D’autres organisations du même type sont apparues en Alberta et en Colombie-Britannique. Si le phénomène est encore très timide au Québec, des employeurs s’y intéressent de plus en plus.
«De manière anecdotique, l’IRIS se fait contacter périodiquement, presque toutes les semaines, par des organisations et des entreprises qui sont curieuses d’en savoir plus sur le revenu viable. Elles se demandent surtout comment on calcule ça», confie Julia Posca de l’IRIS.
«Est-ce que c’est marginal? J’aurais tendance à dire que oui», nuance-t-elle.
La pénurie de main-d'œuvre aide à la cause
Pour la chercheuse, le contexte actuel de pénurie de main-d’œuvre est une conjoncture favorable pour offrir un salaire au-dessus du salaire minimum, question de stimuler l’attraction et la rétention du personnel.
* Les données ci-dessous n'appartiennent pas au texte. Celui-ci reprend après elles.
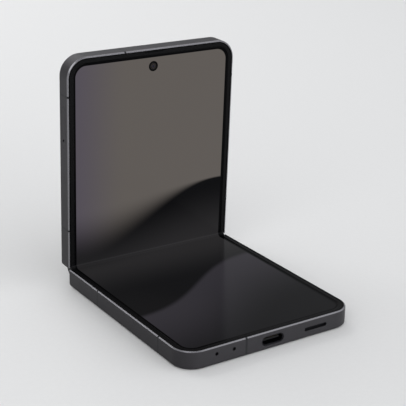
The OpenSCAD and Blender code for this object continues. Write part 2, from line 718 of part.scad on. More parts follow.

«Si on [avait] en plus une composante régionale pour le salaire minimum qui tenait compte du coût de la vie et de l’objectif de sortir de la pauvreté, là on aurait un outil qui permettrait de s’assurer que les entreprises offrent un salaire décent à leurs employés», explique-t-elle.
En 2021, 205 400 Québécois étaient rémunérés au salaire minimum, soit 4,8% des emplois. Ce chiffre, à la hausse entre 2004 à 2018, a diminué de 32% au cours des trois dernières années.
«Il y a 200 000 personnes au salaire minimum, mais il y a 800 000 personnes payées en bas de 15$ de l’heure. Ça commence à faire beaucoup de travailleurs qui sont au bas de l’échelle», déplore la chercheuse.